Preliminary analysis suggests that one can then use this output file to identify instances of intertextuality, even in cases in which one does not have access to the referenced text. (This task is referred to as ‘intrinsic plagiarism detection’ within related scholarship.) Using the aforementioned selections from eighteenth-century texts, I used the method described above to calculate the relative frequencies of the bigrams in each of those selections. I then plotted the bigram frequencies with R’s scatter.smooth()
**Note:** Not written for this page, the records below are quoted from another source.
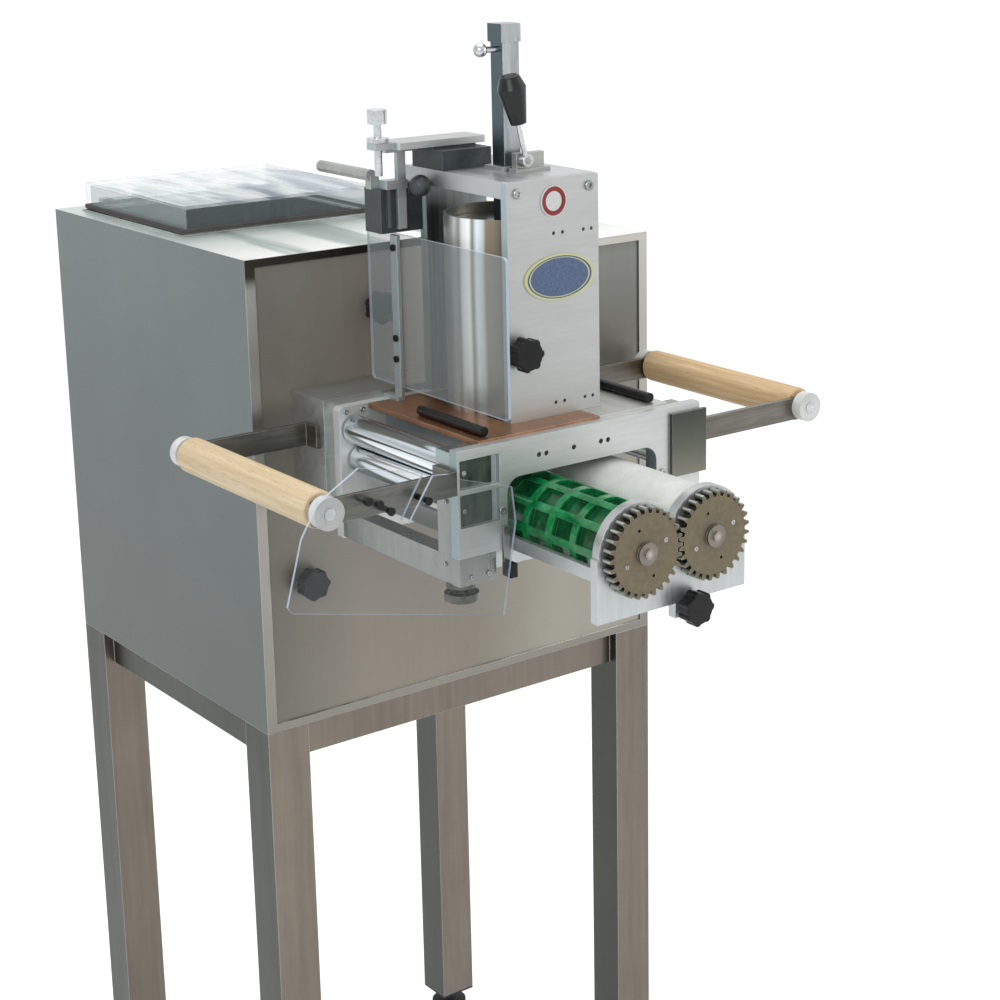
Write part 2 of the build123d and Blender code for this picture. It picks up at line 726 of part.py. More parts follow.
save("adjuster_plate", adjuster_plate)

screw_reach = 26.0
thumb_r = 10.0
thumb_h = 14.0
collar_top = adj_z + 12.0
with BuildPart() as adjuster_screw:
    bar_z(screw_x, screw_y, adj_z - screw_reach, adj_z + screw_reach, screw_r)
    bar_z(screw_x, screw_y, adj_z + adj_plate_t + seat_gap, collar_top, thumb_r + 1)
    bar_z(screw_x, screw_y, adj_z + screw_reach, adj_z + screw_reach + thumb_h, thumb_r)
save("adjuster_screw", adjuster_screw)

box_front = adj_back - 8.0
ball_r = 11.0
ball_x = -68.5
ball_y = 174.0
ball_z = clamp_z + 3.5
stem_r = 3.0
pad_left = -56.0
pad_top = head_top + 20.0
hang_box = (-102.0, -52.0)
with BuildPart() as adjuster_housing:
    block(pad_left, 4, 152, 206, head_top, pad_top)
    block(pad_left, -4, 168, 200, pad_top, adj_z)
    block(hang_box[0], hang_box[1], box_front, 226, hang_z, clamp_z)
    bar_z(-93, hanger_front + 4, hang_z + 6, clamp_z, stem_r)
    bar_y(ball_x, ball_y + 6, box_front, ball_z, stem_r)
    block(ball_x - stem_r, ball_x + stem_r, box_front - 4, box_front, clamp_z - 6, ball_z)
    with Locations((ball_x, ball_y, ball_z)):
        Sphere(ball_r)
save("adjuster_housing", adjuster_housing)

sensor_x = -106.0
sensor_r = 6.0
sensor_z = ref_z + 251.0
with BuildPart() as sensor_rod:
    bar_y(sensor_x, 206, 302, sensor_z, sensor_r)
    block(sensor_x - 2, sensor_x + 8, adj_back, adj_back + 10, clamp_z, sensor_z)
save("sensor_rod", sensor_rod)

# ---------------------------------------------------------------- guards
guard_x = -82.0
guard_t = 3.0
guard_front = 12.0
guard_back = 256.0
guard_bottom = ref_z + 30.0
guard_top = ref_z + 190.0
with BuildPart() as upper_guard:
    block(guard_x, guard_x + guard_t, guard_front, guard_back, guard_bottom, guard_top)
    fillet(upper_guard.edges().filter_by(Axis.X), 5)
save("upper_guard", upper_guard)

strip_front = 194.0
strip_w = 12.0
strip_t = 4.0
with BuildPart() as guard_strip:
    block(guard_x - strip_t, guard_x, strip_front, strip_front + strip_w, portal_top + strip_t, guard_top - 1)
    block(guard_x - 2 * strip_t, guard_x, strip_front, rear_back, portal_top + 2, portal_top + 6)
save("guard_strip", guard_strip)

flap_y = -17.0
flap_t = 3.0
flap_points = (
    (-270, ref_z + 25), (-201, ref_z + 7), (-226, ref_z - 33), (-218, ref_z - 38), (-190, ref_z + 3),
    (-172, ref_z + 1), (-162, ref_z - 6), (-100, ref_z - 25), (-96, ref_z - 60), (-112, ref_z - 152),
    (-344, ref_z - 97), (flap_left, ref_z - 90), (-332, ref_z - 30), (-314, ref_z),
)
with BuildPart() as lower_guard:
    with BuildSketch(front_plane(flap_y + flap_t)):
        Polygon(*flap_points, align=None)
    extrude(amount=flap_t)
save("lower_guard", lower_guard)

strip_screw_h = 2.5
strip_screw_r = 3.5
strip_screw_zs = (ref_z + 60, ref_z + 82, ref_z + 176)
strip_mid_y = strip_front + strip_w / 2
flap_screws = ((-262, ref_z - 8), (-250, ref_z - 13), (-238, ref_z - 22), (-197, ref_z - 20))
flap_screw_h = 2.5
flap_screw_r = 4.0
spacer_r = 3.0
with BuildPart() as guard_screws:
    for sz in strip_screw_zs:
        bar_x(guard_x - strip_t - strip_screw_h, guard_x - strip_t, strip_mid_y, sz, strip_screw_r)
    for sx, sz in flap_screws:
        bar_y(sx, flap_y - flap_screw_h, flap_y, sz, flap_screw_r)
        bar_y(sx, flap_y + flap_t, 0, sz, spacer_r)
    block(latch_x0, latch_x0 + latch_w, latch_grip_y, 0, latch_strip_bottom - latch_grip_h,
          latch_strip_bottom)
save("guard_screws", guard_screws)

# ---------------------------------------------------------------- dough rolls
axle_front = -13.0
axle_tail = 3.0
rear_arm_y = 250.0
arm_back = rear_arm_y + arm_t
arm_z0 = roll_z - arm_h / 2 - 2
arm_z1 = arm_z0 + arm_h
flange_len = 34.0
rear_flange_len = 20.0
arm_end = roll_x + 10
cap_r = 15.5
roll_edge = 3.0
with BuildPart() as roll_arms:
    for sign in (-1, 1):
        front_flange = sign * frame_half
        rear_flange = sign * mount_box_half
        outer = sign * arm_end
        block(min(front_flange, outer), max(front_flange, outer), 0, arm_t, arm_z0, arm_z1)
        block(min(front_flange, front_flange + sign * arm_t), max(front_flange, front_flange + sign * arm_t),
              0, flange_len, arm_z0, arm_z1)
        block(min(rear_flange, outer), max(rear_flange, outer), rear_arm_y, arm_back, arm_z0, arm_z1)
        block(min(rear_flange, rear_flange + sign * arm_t), max(rear_flange, rear_flange + sign * arm_t),
              rear_arm_y - rear_flange_len, arm_back, arm_z0, arm_z1)
        bar_y(sign * roll_x, 0, arm_back, roll_z, roll_bore_r, mode=Mode.SUBTRACT)
save("roll_arms", roll_arms)

cap_gap = 0.02
with BuildPart() as roll_axles:
    for sign in (-1, 1):
        bar_y(sign * roll_x, axle_front, arm_back + cap_len + axle_tail, roll_z, roll_bore_r - cap_gap)
save("roll_axles", roll_axles)

with BuildPart() as roll_end_caps:
    for sign in (-1, 1):
        bar_y(sign * roll_x, -cap_len, 0, roll_z, cap_r)
        bar_y(sign * roll_x, arm_back, arm_back + cap_len, roll_z, cap_r)
        bar_y(sign * roll_x, -cap_len, arm_back + cap_len, roll_z, roll_bore_r, mode=Mode.SUBTRACT)
save("roll_end_caps", roll_end_caps)

for roll_name, sign in (("left_dough_roll", -1), ("right_dough_roll", 1)):
    with BuildPart() as dough_roll:
        bar_y(sign * roll_x, arm_t + 1, rear_arm_y - 1, roll_z, roll_r)
        fillet(dough_roll.edges().filter_by(GeomType.CIRCLE), roll_edge)
        bar_y(sign * roll_x, 0, rear_arm_y, roll_z, roll_bore_r + running_gap, mode=Mode.SUBTRACT)
    save(roll_name, dough_roll)

# ---------------------------------------------------------------- die cassette
def end_outline(lobe_r, lower_half):
    """Cassette end plate: two round lobes over a flat-bottomed foot, with axle holes."""
    with Locations((-axle_x, axle_z), (axle_x, axle_z)):
        Circle(lobe_r)
    with Locations((0, (tie_top - tie_h + axle_z) / 2)):
        Rectangle(2 * end_half, axle_z - tie_top + tie_h)
    with Locations((0, (end_bottom + axle_z) / 2)):
        Rectangle(2 * lower_half, axle_z - end_bottom)
    with Locations((-axle_x, axle_z), (axle_x, axle_z)):
        Circle(axle_r + running_gap, mode=Mode.SUBTRACT)


knob_tab = (18.0, ref_z - 138.0)
knob_tab_w = 30.0
knob_tab_h = 22.0
with BuildPart() as front_end_plate:
    with BuildSketch(front_plane(end_front + end_t)):
        end_outline(end_lobe_r, end_half)
        with Locations(knob_tab):
            Rectangle(knob_tab_w, knob_tab_h)
    extrude(amount=end_t)
save("front_end_plate", front_end_plate)

rear_end_t = 8.0
with BuildPart() as rear_end_plate:
    with BuildSketch(front_plane(rear_end_y + rear_end_t)):
        end_outline(rear_lobe_r, rear_foot_half)
    extrude(amount=rear_end_t)
save("rear_end_plate", rear_end_plate)

with BuildPart() as tie_bars:
    for sign in (-1, 1):
        x0 = -end_half if sign < 0 else end_half - tie_t
        block(x0, x0 + tie_t, end_front + end_t, rear_end_y, tie_top - tie_h, tie_top)
save("tie_bars", tie_bars)

rail_top = tie_top - tie_h - seat_gap
rail_in = 78.0
rail_out = 104.0
rail_t = 6.0
rail_lip = 14.0
with BuildPart() as cassette_rails:
    for x0, wall in ((-rail_out, -rail_out), (rail_in, rail_out - rail_t)):
        block(x0, x0 + rail_out - rail_in, plate_t, rear_y, rail_top - rail_t, rail_top)
        block(wall, wall + rail_t, plate_t, rear_y, rail_top - rail_t, rail_top + rail_lip)
save("cassette_rails", cassette_rails)

axle_back = rear_end_y + rear_end_t + 8
pocket_pitch = roller_len / pocket_cols
with BuildPart() as die_roller:
    bar_y(-axle_x, roller_front, roller_back, axle_z, roller_r)
    bar_y(-axle_x, gear_back, axle_back, axle_z, axle_r)
    for col in range(pocket_cols):
        py = roller_front + pocket_pitch * (col + 0.5)
        for row in range(pocket_rows):
            turn = Location((-axle_x, py, axle_z), (0, 360 / pocket_rows * row, 0))
            with Locations(turn * Location((0, 0, roller_r - pocket_depth))):
                Box(pocket_width, pocket_pitch - pocket_rib, 2 * pocket_depth,
                    align=(Align.CENTER, Align.CENTER, Align.MIN), mode=Mode.SUBTRACT)
save("die_roller", die_roller)

with BuildPart() as plain_roller:
    bar_y(axle_x, roller_front, roller_back, axle_z, roller_r)
    bar_y(axle_x, gear_back, axle_back, axle_z, axle_r)
save("plain_roller", plain_roller)

pitch_r = gear_module * gear_teeth / 2
tip_r = pitch_r + gear_addendum * gear_module
root_r = pitch_r - gear_dedendum * gear_module
tooth = ((root_r - 1, -tooth_root_half), (pitch_r, -tooth_pitch_half), (tip_r, -tooth_tip_half),
         (tip_r, tooth_tip_half), (pitch_r, tooth_pitch_half), (root_r - 1, tooth_root_half))
for side_name, sign in (("left", -1), ("right", 1)):
    cx = sign * axle_x
    half_tooth = 0 if sign < 0 else 180 / gear_teeth
    with BuildPart() as gear:
        with BuildSketch(front_plane(gear_back)):
            with Locations((cx, axle_z)):
                Circle(root_r)
                with PolarLocations(0, gear_teeth, start_angle=half_tooth):
                    Polygon(*tooth, align=None)
                with PolarLocations(gear_hole_ring, gear_holes, start_angle=gear_hole_start):
                    Circle(gear_hole_r, mode=Mode.SUBTRACT)
        extrude(amount=gear_w)
        bar_y(cx, gear_front - hub_t, gear_front, axle_z, hub_r)
        bar_y(cx, gear_front - hub_t - hub_nut_t, gear_front - hub_t, axle_z, hub_nut_r)
    save(side_name + "_gear", gear)

star_knob("cassette_knob", knob_tab[0], end_front, knob_tab[1])
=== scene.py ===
# Looks for the ravioli machine: procedural materials, small detail pieces, floor, lights, camera.
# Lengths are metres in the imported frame's axes. Where a comment or a call of at(), along(), past()
# or before() says so, they are the drawing's millimetres.
import math
import bmesh
import bpy
from mathutils import Matrix, Vector


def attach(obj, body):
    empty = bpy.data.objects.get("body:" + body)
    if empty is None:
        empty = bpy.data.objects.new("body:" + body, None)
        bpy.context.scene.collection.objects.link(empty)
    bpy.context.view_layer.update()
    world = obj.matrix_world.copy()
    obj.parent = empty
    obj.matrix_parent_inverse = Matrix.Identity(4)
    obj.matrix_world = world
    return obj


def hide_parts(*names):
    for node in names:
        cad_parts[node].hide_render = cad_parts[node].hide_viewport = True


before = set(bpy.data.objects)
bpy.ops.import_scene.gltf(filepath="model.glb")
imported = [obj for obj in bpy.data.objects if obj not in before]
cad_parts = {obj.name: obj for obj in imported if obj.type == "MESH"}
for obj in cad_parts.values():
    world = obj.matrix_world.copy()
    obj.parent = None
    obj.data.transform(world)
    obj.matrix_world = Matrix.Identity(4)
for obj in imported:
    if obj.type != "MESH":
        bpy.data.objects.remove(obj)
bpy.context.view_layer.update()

# The part's drawing starts at the head; this moves its millimetres to the frame's place.
SHIFT = {"X": 15.0, "Y": -289.35, "Z": 0.0}

# Places of the drawing that looks and detail pieces follow, in millimetres.
FRAME_HALF = 152
DIE_HALF, DIE_HEIGHT = 42.25, 979
CYLINDER_DEPTH = 120
BADGE_X, BADGE_HEIGHT = 6, 1207
DISC_HEIGHT = 1283


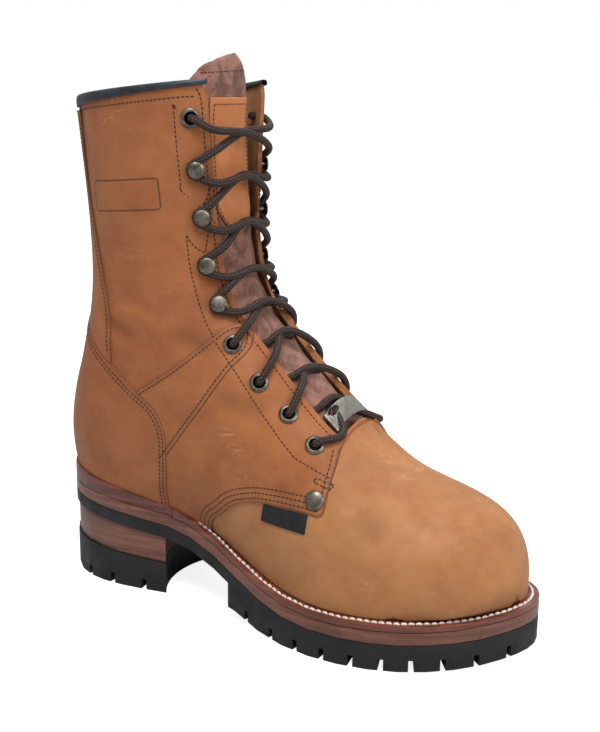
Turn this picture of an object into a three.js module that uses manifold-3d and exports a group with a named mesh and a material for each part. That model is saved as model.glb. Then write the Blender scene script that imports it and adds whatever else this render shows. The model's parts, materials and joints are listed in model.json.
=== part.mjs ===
// Logger boot for the right foot: lace-up leather work boot on a welted sole with a tall stacked heel.
// Millimetres. While it is built, x runs from the back of the sole to the toe, y to the inner side of the
// foot and z up from the floor. At the end the whole boot is shifted so that the origin is the middle of
// the face that the heel rests on.
import * as THREE from 'three';
import { mergeVertices } from 'three/addons/utils/BufferGeometryUtils.js';
import Module from 'manifold-3d';

const wasm = await Module();
wasm.setup();

// Sole
const soleLength = 306;
const ballWidth = 117;
const forepartThickness = 15;
const waistThickness = 7.6;
const seatHeight = 52.8;
const toeSpring = 5.5;
const archRise = 7;
const midsoleThickness = 7.2;
const weltThickness = 3.4;
const randRise = 6.6;
const weltLedge = 6.5;
const heelLedge = 1.6;
const insoleThickness = 3;
const treadBack = 137;
const lugDepth = 6.5;
const lugGap = 3;
const lugLength = 21;

// Heel
const heelLength = 86.5;
const breastDepth = 11.5;
const capFrontHeight = 19.4;
const capBackHeight = 25;
const blockInset = 1.4;
const capInset = 0.4;
const bevelHeight = 7;
const bevelLength = 14;
const capNotch = 3.4;
const notchShare = 0.6;
const heelRestX = 42;

// Upper
const instepHeight = 171;
const collarFront = 307.6;
const collarBack = 294.6;
const legDepth = 126;
const legWidth = 89;
const leatherWall = 2.4;
const throatWidth = 62;

// Tongue
const tongueWall = 3.2;
const tongueSunk = 6.5;
const tongueLean = 11;
const tongueRise = 15;
const tongueFlapWidth = 58;

// Pieces on the upper: their walls, the binding's depth, the label and the patch on the tongue
const quarterWall = 1.2;
const bandWall = 1.6;
const counterWall = 1.6;
const backstayWall = 1.2;
const bindingDepth = 6.2;
const bindingWall = 1.1;
const labelWall = 0.7;
const patchWall = 1.3;
const patchWidth = 39;
const patchHeight = 76;
const patchFoot = 0.92;
const patchDrop = 11;

// Hardware and lace
const eyeletRadius = 5.6;
const eyeletHole = 2.7;
const eyeletLip = 0.4;
const eyeletHeight = 1.5;
const hookRadius = 5;
const hookStem = 1.6;
const hookRoom = 4.9;
const rivetRadius = 5.4;
const rivetHeight = 2;
const keeperWall = 1.2;
const keeperLift = 0.8;
const laceWidth = 4.4;

// Clearances between pieces: curved ones, the upper over the sole, flat layers, and the insole in the
// upper
const seam = 0.3;
const footSeam = 0.6;
const layerSeam = 0.2;
const insoleFit = 1.8;

// Rows of the sole from the back to the toe. at: share of the length. outer, inner: edge of the outline
// on either side, share of the ball width. drop: share of the seat's height over the forepart.
// spring: share of the toe spring. arch: share of the rise of the tread towards the waist.
// ledge: share of the welt's ledge over the heel's. rand: share of the rand's rise.
const soleRows = [
  { at: 0.0, outer: 0.0, inner: 0.0, drop: 1.0, spring: 0, arch: 1, ledge: 0, rand: 1 },
  { at: 0.02, outer: 0.165, inner: 0.165, drop: 0.99, spring: 0, arch: 1, ledge: 0, rand: 1 },
  { at: 0.06, outer: 0.268, inner: 0.268, drop: 0.967, spring: 0, arch: 1, ledge: 0, rand: 0.97 },
  { at: 0.12, outer: 0.33, inner: 0.33, drop: 0.926, spring: 0, arch: 1, ledge: 0, rand: 0.88 },
  { at: 0.18, outer: 0.336, inner: 0.334, drop: 0.874, spring: 0, arch: 1, ledge: 0.03, rand: 0.7 },
  { at: 0.24, outer: 0.318, inner: 0.314, drop: 0.812, spring: 0, arch: 1, ledge: 0.2, rand: 0.5 },
  { at: 0.3, outer: 0.293, inner: 0.284, drop: 0.74, spring: 0, arch: 1, ledge: 0.5, rand: 0.3 },
  { at: 0.37, outer: 0.305, inner: 0.27, drop: 0.595, spring: 0, arch: 1, ledge: 0.82, rand: 0.12 },
  { at: 0.45, outer: 0.362, inner: 0.296, drop: 0.36, spring: 0, arch: 1, ledge: 1, rand: 0 },
  { at: 0.5, outer: 0.407, inner: 0.33, drop: 0.22, spring: 0, arch: 0.45, ledge: 1, rand: 0 },
  { at: 0.55, outer: 0.452, inner: 0.378, drop: 0.105, spring: 0, arch: 0.12, ledge: 1, rand: 0 },
  { at: 0.61, outer: 0.496, inner: 0.436, drop: 0.03, spring: 0, arch: 0, ledge: 1, rand: 0 },
  { at: 0.68, outer: 0.516, inner: 0.47, drop: 0, spring: 0, arch: 0, ledge: 1, rand: 0 },
  { at: 0.75, outer: 0.497, inner: 0.476, drop: 0, spring: 0, arch: 0, ledge: 1, rand: 0 },
  { at: 0.82, outer: 0.44, inner: 0.45, drop: 0, spring: 0.04, arch: 0, ledge: 1, rand: 0 },
  { at: 0.88, outer: 0.358, inner: 0.408, drop: 0, spring: 0.22, arch: 0, ledge: 1, rand: 0 },
  { at: 0.93, outer: 0.256, inner: 0.345, drop: 0, spring: 0.46, arch: 0, ledge: 1, rand: 0 },
  { at: 0.97, outer: 0.13, inner: 0.258, drop: 0, spring: 0.73, arch: 0, ledge: 1, rand: 0 },
  { at: 1.0, outer: -0.07, inner: 0.07, drop: 0, spring: 1, arch: 0, ledge: 1, rand: 0 },
];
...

function—identifying the first bigram in the selection as bigram number one, the second bigram as bigram number two, and so forth across the x-axis—so that I could better identify the trends in bigram frequency across each passage. I was surprised by the results (click to enlarge):
In each case, the local minimum of the regression line centers on the instance of intertextuality in the queried passage! While this trend is promising, though, it could be due to a number of causes. Chief among these are the differences in language and historical period that divide each of the ‘quoting’ texts cited above from the passage that that work quotes. As we noted above, Henry Fielding quotes Virgil, Burke quotes Shakespeare, and Edgeworth quotes Voltaire, all in the original languages. When we compare the relative frequency of bigrams in Latin, French, and Elizabethan English with bigrams written in colloquial English of the mid- to late-eighteenth century, then, we should perhaps not be surprised that the latter tend to be more common in the Ngram data from that period, ceteris paribus.
These initial results yield new questions: Can the method described above identify instances of poetry in works of prose from a particular period? Can such a method be integrated into an ensemble approach to intertextuality, or do these graphs merely contain a half-told truth, mysterious to descry, which in the womb of distant causes lie? Such are the questions I hope to pursue in subsequent work.